Only the lines from the one containing "Model this object" through the end of the data below should be copied, each exactly as written and with both ends kept.

═════ Information given ═════

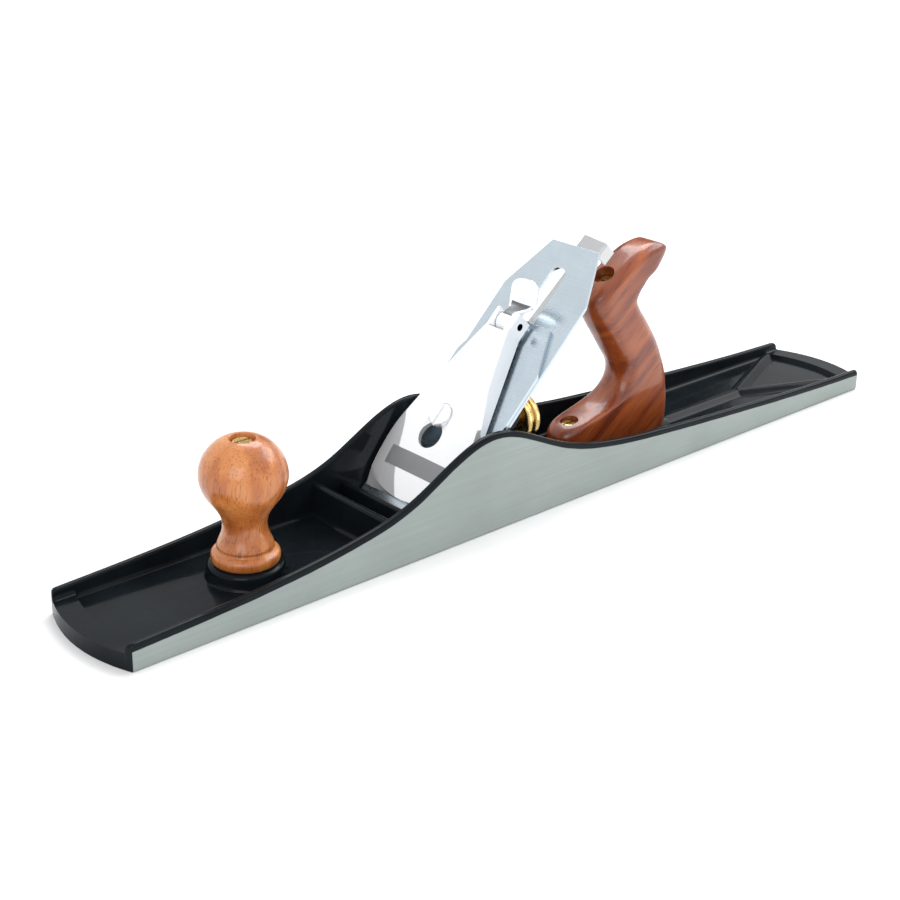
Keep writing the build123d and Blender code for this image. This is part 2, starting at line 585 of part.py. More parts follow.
PARTS = {
    "body": make_body,
    "knob": make_knob,
    "knob_stud": make_knob_stud,
    "knob_nut": make_knob_nut,
    "tote": make_tote,
    "tote_rod": make_tote_rod,
    "tote_nut": make_tote_nut,
    "tote_toe_screw": make_tote_toe_screw,
    "frog": make_frog,
    "frog_screws": make_frog_screws,
    "frog_washers": make_frog_washers,
    "frog_clip": make_frog_clip,
    "frog_clip_screw": make_frog_clip_screw,
    "frog_adjusting_screw": make_frog_adjusting_screw,
    "depth_stud": make_depth_stud,
    "depth_collar": make_depth_collar,
    "depth_wheel": make_depth_wheel,
    "yoke": make_yoke,
    "yoke_pin": make_yoke_pin,
    "lateral_lever": make_lateral_lever,
    "lateral_rivet": make_lateral_rivet,
    "lateral_disc": make_lateral_disc,
    "iron": make_iron,
    "cap_iron": make_cap_iron,
    "cap_iron_screw": make_cap_iron_screw,
    "lever_cap": make_lever_cap,
    "lever_cap_screw": make_lever_cap_screw,
    "cam_lever": make_cam_lever,
    "cam_pin": make_cam_pin,
    "cap_spring": make_cap_spring,
    "spring_rivet": make_spring_rivet,
}

for name, make in PARTS.items():
    export_step(make(), f"parts/{name}.step")
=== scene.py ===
import math

import bmesh
import bpy
from mathutils import Matrix, Vector


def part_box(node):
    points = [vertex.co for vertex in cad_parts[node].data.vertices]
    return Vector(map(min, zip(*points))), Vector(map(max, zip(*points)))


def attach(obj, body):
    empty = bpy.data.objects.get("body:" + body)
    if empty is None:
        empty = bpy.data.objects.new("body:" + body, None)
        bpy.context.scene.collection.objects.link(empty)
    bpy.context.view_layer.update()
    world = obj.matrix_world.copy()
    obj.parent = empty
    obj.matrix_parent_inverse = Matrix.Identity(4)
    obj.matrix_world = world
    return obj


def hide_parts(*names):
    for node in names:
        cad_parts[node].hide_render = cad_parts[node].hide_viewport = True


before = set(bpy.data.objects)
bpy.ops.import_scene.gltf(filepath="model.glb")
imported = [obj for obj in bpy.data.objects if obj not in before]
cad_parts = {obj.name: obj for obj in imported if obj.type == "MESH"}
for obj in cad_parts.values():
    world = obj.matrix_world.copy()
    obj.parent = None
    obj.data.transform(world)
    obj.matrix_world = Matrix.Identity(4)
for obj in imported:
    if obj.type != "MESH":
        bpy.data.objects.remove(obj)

# Visual model of a jointer-size bench hand plane. Lengths in the helpers below are millimetres and are
# scaled to metres when a mesh is made. The bed's axes are u up the bed, v across it and n out of it.

MM = 0.001
S = math.sqrt(0.5)
MOUTH_X = 93.0
HALF = 35.0
INNER = 31.2
FLOOR = 6.0
END = 279.5
RIM_TOP = 8.4               # raised rims at toe and heel
RIM_WIDTH = 12.0
MOUTH_REAR = 87.0           # the mouth's opening in the floor of the tray
MOUTH_FRONT = 98.0
MOUTH_SOLE = 94.0           # its rear edge in the sole
BOSS_TOP = 13.5             # where the knob stands
NUT_SEAT = 73.3             # floor of the knob's counterbore
ROD_FOOT = (-103.5, 0.0, 10.0)
ROD_TOP = (-59.0, 0.0, 108.0)
TOE_SCREW_X = -37.0
KEYHOLE_U = 50.5
CLAMP_U = 62.0              # lever cap screw
SCREW_SEAT = 16.1           # height of the recess round that screw
FACE_START = 32.0           # beyond this the lever cap's face runs in straight rows
CAM_U, CAM_N = 124.3, 11.7  # centre of the cam's lobe
KNURL_TEETH = 84

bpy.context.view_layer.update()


# ---- geometry helpers ----------------------------------------------------------------------------
def bed(u, v, n):
    """A point given in the bed's axes."""
    return (MOUTH_X + S * (n - u), -v, S * (u + n))


def smoothstep(a, b, x):
    t = min(1.0, max(0.0, (x - a) / (b - a)))
    return t * t * (3 - 2 * t)


def curve_through(points):
    """A natural cubic spline through points (x, y) with rising x, as a function."""
    xs = [p[0] for p in points]
    ys = [p[1] for p in points]
    count = len(points)
    gap = [xs[i + 1] - xs[i] for i in range(count - 1)]
    low = [0.0] * count
    rest = [0.0] * count
    for i in range(1, count - 1):
        slope = 3 * ((ys[i + 1] - ys[i]) / gap[i] - (ys[i] - ys[i - 1]) / gap[i - 1])
        pivot = 2 * (xs[i + 1] - xs[i - 1]) - gap[i - 1] * low[i - 1]
        low[i] = gap[i] / pivot
        rest[i] = (slope - gap[i - 1] * rest[i - 1]) / pivot
    bend = [0.0] * count
    for i in range(count - 2, 0, -1):
        bend[i] = rest[i] - low[i] * bend[i + 1]

    def value(x):
        x = min(max(x, xs[0]), xs[-1])
        i = 0
        while i < count - 2 and x > xs[i + 1]:
            i += 1
        t = x - xs[i]
        first = (ys[i + 1] - ys[i]) / gap[i] - gap[i] * (2 * bend[i] + bend[i + 1]) / 3
        return ys[i] + t * (first + t * (bend[i] + t * (bend[i + 1] - bend[i]) / (3 * gap[i])))

    return value


def along(rows, steps):
    """Rows of numbers joined by Catmull-Rom curves with the given number of steps between rows."""
    out = []
    last = len(rows) - 1
    for i in range(last):
        a, b, c, d = (rows[max(0, i - 1)], rows[i], rows[i + 1], rows[min(last, i + 2)])
        for k in range(steps):
            t = k / steps
            out.append([0.5 * (2 * q + (r - p) * t + (2 * p - 5 * q + 4 * r - s) * t * t
                               + (3 * q - p - 3 * r + s) * t ** 3)
                        for p, q, r, s in zip(a, b, c, d)])
    out.append(list(rows[last]))
    return out


def join_rings(rings, closed=True, caps=(False, False)):
    """Points and faces of a skin over rings of equal length, with optional flat ends."""
    count = len(rings[0])
    points = [p for ring in rings for p in ring]
    faces = []
    for i in range(len(rings) - 1):
        for j in range(count if closed else count - 1):
            k = (j + 1) % count
            faces.append((i * count + j, i * count + k, (i + 1) * count + k, (i + 1) * count + j))
    if caps[0]:
        faces.append(tuple(reversed(range(count))))
    if caps[1]:
        faces.append(tuple(range((len(rings) - 1) * count, len(rings) * count)))
    return points, faces


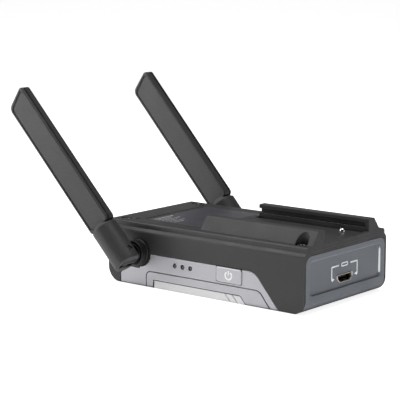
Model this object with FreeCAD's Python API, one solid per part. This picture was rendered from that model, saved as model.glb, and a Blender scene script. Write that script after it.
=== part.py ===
import FreeCAD, Part
import math
import os

V = FreeCAD.Vector

# Wireless receiver: a flat housing with two folding antennas and a slide-in rail channel on its back.
# Origin: centre of the flat bottom.  +X: port end.  -Y: side with the lights and the button.  +Z: up.
# "In" sizes are measured from an end or a side face of the housing, "out" sizes from its side face outward.

# ---------------------------------------------------------------- driving dimensions, mm
BODY_L = 109.0            # housing length along X
BODY_W = 62.0             # housing width along Y
BODY_H = 28.5             # bottom to the back plane
WALL = 2.2                # side wall and floor
END_WALL = 3.0            # wall at the port end
COVER_T = 2.5             # cover plate
FOOT_R_LEFT = 7.0         # bottom rounding at the antenna end
FOOT_R_RIGHT = 6.0        # bottom rounding at the port end
EDGE_R = 0.8              # rounding of the bottom's long edges
ROOT = 0.5                # posts reach this far into the walls they stand on

FIT = 0.06                # running fit, radial
SLIP = 0.1                # loose fit between fixed neighbours
THREAD_FIT = 0.02         # nut on its thread
SEAM = 0.2                # dark seam round the trims and the end panel
LAP = 0.1                 # fused lengths of one piece overlap by this much
ROUND_SLACK = 0.05        # a rounding stays this much smaller than its edge

SHOULDER_FLAT = 3.1       # from the side face in to where the back plane ends
SHOULDER_R = 1.6          # rounding of the cover's long edges
BEAD_DROP = 4.0           # back plane down to the top of the side face
BEAD_R = 1.6
VALLEY = (0.25, 0.15, 0.1)   # valley over the bead: its width, and its depth under and over the seam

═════

:: Finished exercise ::
Model this object with FreeCAD's Python API, one solid per part. This picture was rendered from that model, saved as model.glb, and a Blender scene script. Write that script after it.
=== part.py ===
import FreeCAD, Part
import math
import os

V = FreeCAD.Vector

# Wireless receiver: a flat housing with two folding antennas and a slide-in rail channel on its back.
# Origin: centre of the flat bottom.  +X: port end.  -Y: side with the lights and the button.  +Z: up.
# "In" sizes are measured from an end or a side face of the housing, "out" sizes from its side face outward.

# ---------------------------------------------------------------- driving dimensions, mm
BODY_L = 109.0            # housing length along X
BODY_W = 62.0             # housing width along Y
BODY_H = 28.5             # bottom to the back plane
WALL = 2.2                # side wall and floor
END_WALL = 3.0            # wall at the port end
COVER_T = 2.5             # cover plate
FOOT_R_LEFT = 7.0         # bottom rounding at the antenna end
FOOT_R_RIGHT = 6.0        # bottom rounding at the port end
EDGE_R = 0.8              # rounding of the bottom's long edges
ROOT = 0.5                # posts reach this far into the walls they stand on

FIT = 0.06                # running fit, radial
SLIP = 0.1                # loose fit between fixed neighbours
THREAD_FIT = 0.02         # nut on its thread
SEAM = 0.2                # dark seam round the trims and the end panel
LAP = 0.1                 # fused lengths of one piece overlap by this much
ROUND_SLACK = 0.05        # a rounding stays this much smaller than its edge

SHOULDER_FLAT = 3.1       # from the side face in to where the back plane ends
SHOULDER_R = 1.6          # rounding of the cover's long edges
BEAD_DROP = 4.0           # back plane down to the top of the side face
BEAD_R = 1.6
VALLEY = (0.25, 0.15, 0.1)   # valley over the bead: its width, and its depth under and over the seam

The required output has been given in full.